Why did the Serbs quit? Russia basically came down on the side of the West, though determined to make the West pay for needing their help. NATO promised a compromise to, but then reneged, but without Russian support the Serbs really had no alternative. The public was also weary of war, they never stopped hating NATO, but realized that, gee, if you’re getting beaten up and there is no chance to come back you may as well give in. But its unclear what will happen. Over 50,000 peacekeepers have been sent to the region, and now:

* the KLA and Albanians then did to the Serbs what the Serbs were doing earlier to them. Typical of the Balkans: Today’s victims are tomorrow’s perpetrators.

* Serbs are still able to some day go back, they claim.  The UN has put forth a plan, however, that leads ultimately to Kosovar independence.  Kosovo declared independence in February 2008, and has been recognized by the US and some European states.  Serbia, Russia and China refuse to accept this (and can block Kosovar entry into the UN).   So the issue is still contentious, a decade later.

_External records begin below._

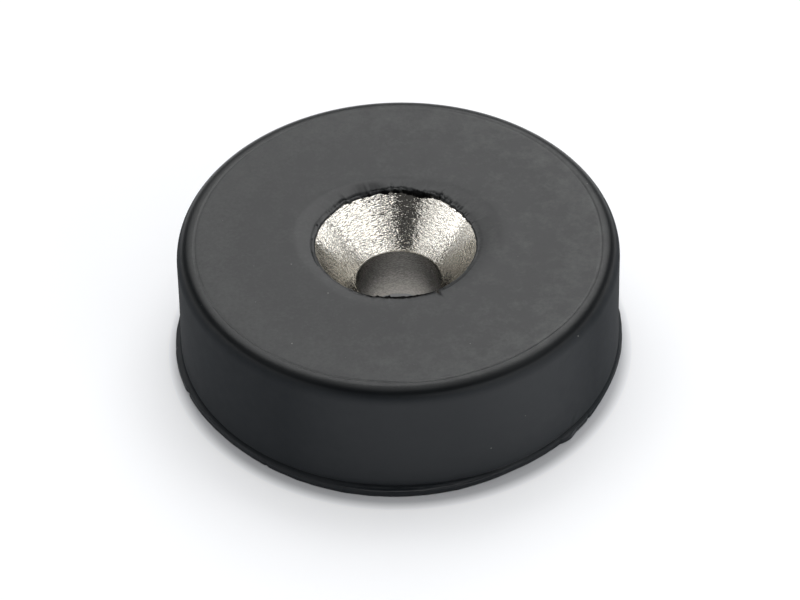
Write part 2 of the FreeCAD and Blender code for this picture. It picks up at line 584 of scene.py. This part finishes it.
def bump(tree, height, distance, strength, normal=None):
    inputs = {"Height": height, "Distance": distance, "Strength": strength}
    if normal is not None:
        inputs["Normal"] = normal
    return node(tree, "ShaderNodeBump", inputs).outputs["Normal"]


def millimetres(tree):
    """Object coordinates scaled so that one unit is a millimetre."""
    metres = node(tree, "ShaderNodeTexCoord").outputs["Object"]
    return vector_math(tree, "SCALE", {0: metres, "Scale": 1 / MM}).outputs[0]


def length(tree, vector):
    return vector_math(tree, "LENGTH", {0: vector}).outputs["Value"]


def flattened(tree, vector):
    """The vector without its height."""
    parts = node(tree, "ShaderNodeSeparateXYZ", {0: vector}).outputs
    return node(tree, "ShaderNodeCombineXYZ", {0: parts["X"], 1: parts["Y"]}).outputs[0]


class Place:
    """Sockets for a point of the surface, in millimetres; its radius is its distance from the axis."""

    def __init__(self, tree):
        self.point = millimetres(tree)
        parts = node(tree, "ShaderNodeSeparateXYZ", {0: self.point}).outputs
        self.x, self.z = parts["X"], parts["Z"]
        self.flat = flattened(tree, self.point)
        self.radius = length(tree, self.flat)


# Materials

def rubber():
    """Moulded black rubber: satin, hazed on its top face, with dust, and a torn mouth with painted shade
    at its edge.
    """
    material, tree, shader = new_material("moulded_rubber")
    place = Place(tree)
    smear = noise(tree, place.point, SMEAR)
    on_wall = remap(tree, place.radius, ROUND_TO_WALL, (0.0, 1.0))
    is_dust = dust(tree, place)
    is_torn_and_shaded = torn_and_shaded_rubber(tree, place)

    colour = rubber_body(tree, place, on_wall)
    colour = blend_colours(tree, top_haze(tree, place), colour, HAZE_COLOUR)
    colour = blend_colours(tree, is_dust, colour, DUST_COLOUR)
    colour = blend_colours(tree, is_torn_and_shaded, colour, TORN_AND_SHADE_COLOUR)
    tree.links.new(colour, shader.inputs["Base Color"])

    rough = rubber_roughness(tree, place, smear, on_wall)
    for mark in (is_dust, is_torn_and_shaded):
        rough = add(tree, rough, times(tree, mark, MARK_ROUGHNESS_MORE))
    tree.links.new(rough, shader.inputs["Roughness"])
    tree.links.new(rubber_shine(tree, place, is_torn_and_shaded), shader.inputs["Specular IOR Level"])
    shader.inputs["IOR"].default_value = RUBBER_IOR

    skin = bump(tree, noise(tree, place.point, SKIN_GRAIN), *SKIN_BUMP)
    tree.links.new(bump(tree, smear, *SMEAR_BUMP, skin), shader.inputs["Normal"])
    return material


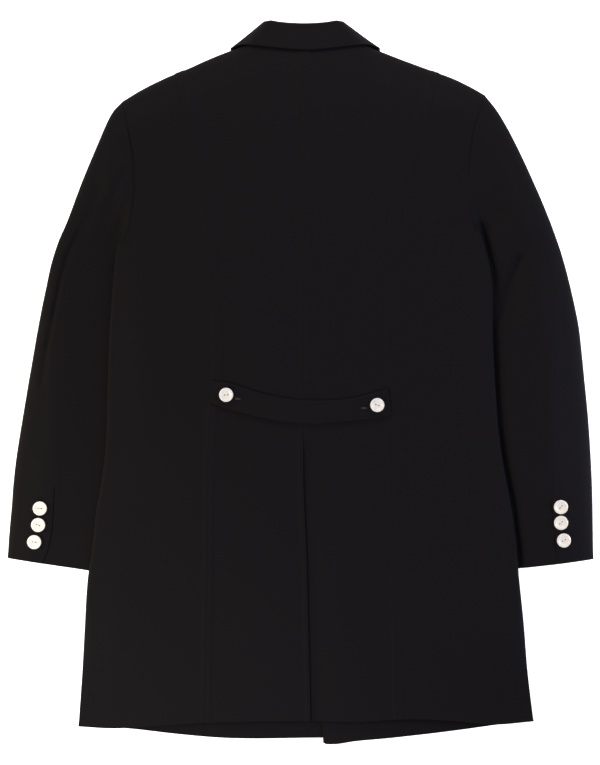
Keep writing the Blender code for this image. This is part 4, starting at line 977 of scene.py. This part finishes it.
def front_grid(side, heights):
    """A front's outer face, from its outer edge to the closing edge, roll line and neckline."""
    inner = inner_heights(heights, FRONT_EDGE_HEM, NECKLINE[side][-1].y - FRONT_NECK_DROP, FRONT)
    outer, free = outer_x(side, heights), front_edge_x(side, inner)
    strip = free + side * FRONT_OVERLAP
    width = np.abs(strip - outer)[:, None]
    roll_width = side_roll_width(side, heights, FRONT)[:, None]
    flat = np.linspace(0, 1, FRONT_COLUMNS + 1)[1:] ** FRONT_CLUSTER
    distances = [roll_distances(roll_width, EDGE_COLUMNS), roll_width + (width - roll_width) * flat]
    share = np.concatenate(distances, axis=1) / width
    over_strip = strip[:, None] + (free - strip)[:, None] * np.linspace(0, 1, STRIP_COLUMNS + 1)[1:]
    x = np.concatenate([outer[:, None] + share * (strip - outer)[:, None], over_strip], axis=1)
    level = np.repeat(inner[:, None], STRIP_COLUMNS, axis=1)
    y = np.concatenate([heights[:, None] + share * (inner - heights)[:, None], level], axis=1)
    y[0] = across(FRONT_HEM[side], x[0])
    y = up_to_top_line(x, y, (heights[:, None] - heights[0]) / (heights[-1] - heights[0]), FRONT)
    roll, _, shoulder = edge_shares(side, x, y, heights, FRONT)
    lift = front_lift(side, x, y)
    middle = np.maximum(edge_middle(side, x, y), lift) - SEAM
    z = lift + (middle - lift) * (1 - roll)
    return np.stack([x, y, z], axis=2), shoulder


def make_front(side, label):
    """A front, whose outer face lies on the floor. Gives back its armhole edge."""
    heights = panel_rows(side, FRONT, underarm(side).y + FRONT_SEAM_RISE)
    points, shoulder = front_grid(side, heights)
    relief = hem_relief("body", points[..., 1] - across(FRONT_HEM[side], points[..., 0]))
    thick_wall(f"front_{label}", ghosted_panel(points, shoulder, side), side == LEFT, relief)
    return points[LOWER_ROWS:, 0]


print("rows of a back panel:", len(panel_rows(LEFT, BACK, ELBOW_SEAM_TOP[LEFT])))

# %% [markdown]
# ## Sleeves
# A sleeve is a flattened tube of rings. The first ring is the body's armhole, the next ones leave its shape
# step by step, and the rest come from the table. The tube is then cut into an upper and an under sleeve.

# %% Sleeves
ON_TOP = np.arange(LOOP) <= TOP_COLUMNS  # which points of a ring lie on the sleeve's top


def chord_shares(edge):
    """Where the points of an armhole edge fall along its chord, and how far they stand off it."""
    chord = edge[-1, :2] - edge[0, :2]
    share = (edge[:, :2] - edge[0, :2]) @ chord / (chord @ chord)
    return share, edge[:, :2] - edge[0, :2] - share[:, None] * chord


def sleeve_shares(length, outer_roll, counts, seam):
    """Fractions across a sleeve at which its columns run: rolls at both edges, closer at the seam."""
    low, high = INNER_ROLL / length, 1 - outer_roll / length
    seam = min(max(seam, low + LEAST_SHARE), high - LEAST_SHARE)
    up_to, beyond = (np.arange(1, count + 1) / count for count in counts[1:3])
    parts = [
        roll_distances(INNER_ROLL, counts[0]) / length,
        low + (seam - low) * (1 - (1 - up_to) ** SEAM_CLUSTER),
        seam + (high - seam) * beyond**SEAM_CLUSTER,
        1 - roll_distances(outer_roll, counts[3])[::-1][1:] / length,
    ]
    return np.concatenate(parts)


def sleeve_top(side, x, y, crown):
    """Height of a sleeve's top away from its edges, as it comes up from under the body."""
    arm, rise = underarm(side), EMERGING[side]
    outside = np.where(y <= arm.y, side * (x - side_x(side, y)), np.hypot(x - arm.x, y - arm.y))
    beyond = outside - rise.start
    gentle = (1 - rise.wall) * smooth(beyond / rise.width)
    steep = rise.wall * quarter(beyond / rise.wall_width)
    return rise.low + (crown - rise.low) * (gentle + steep)


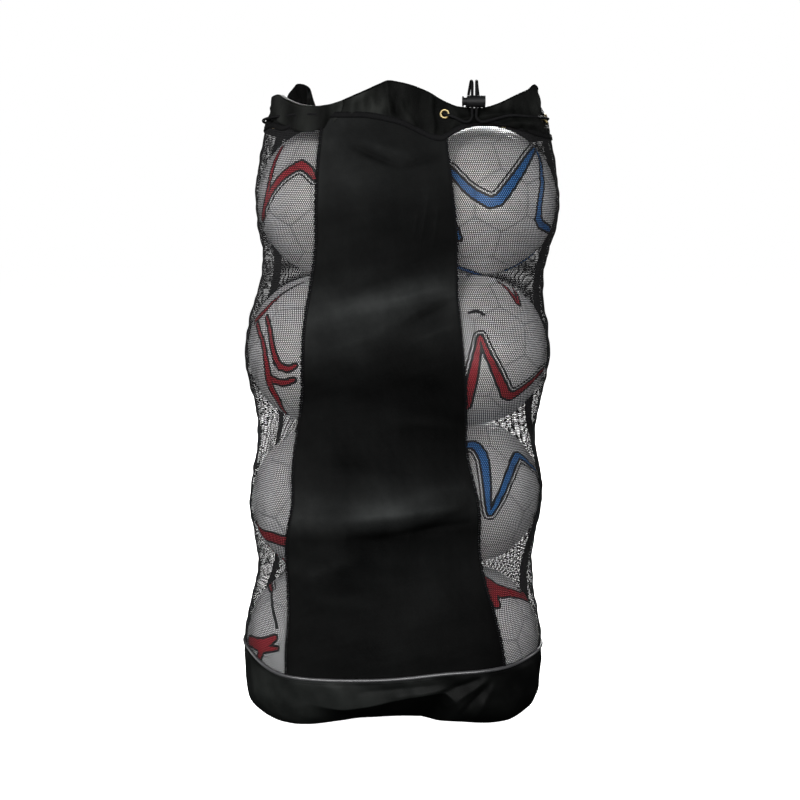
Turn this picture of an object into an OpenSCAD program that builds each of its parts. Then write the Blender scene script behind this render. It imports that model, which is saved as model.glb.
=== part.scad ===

War V: Macedonia – the success story?. The US has had peacekeepers in Macedonia since 1992, and hope to prevent a spread of the war that could theoretically bring in Greece, Turkey and Bulgaria (though that seems less likely now). Macedonia is a divided society, with 80% Macedonians, 20% Muslims. In mid-2001 a war was brewing as the ethnic Albanians wanted to split from Macedonia. However, this time the West intervened early and used its presence in Kosovo to exert pressure and force a compromise. At this time that compromise is holding, though there are still worries that violence could erupt.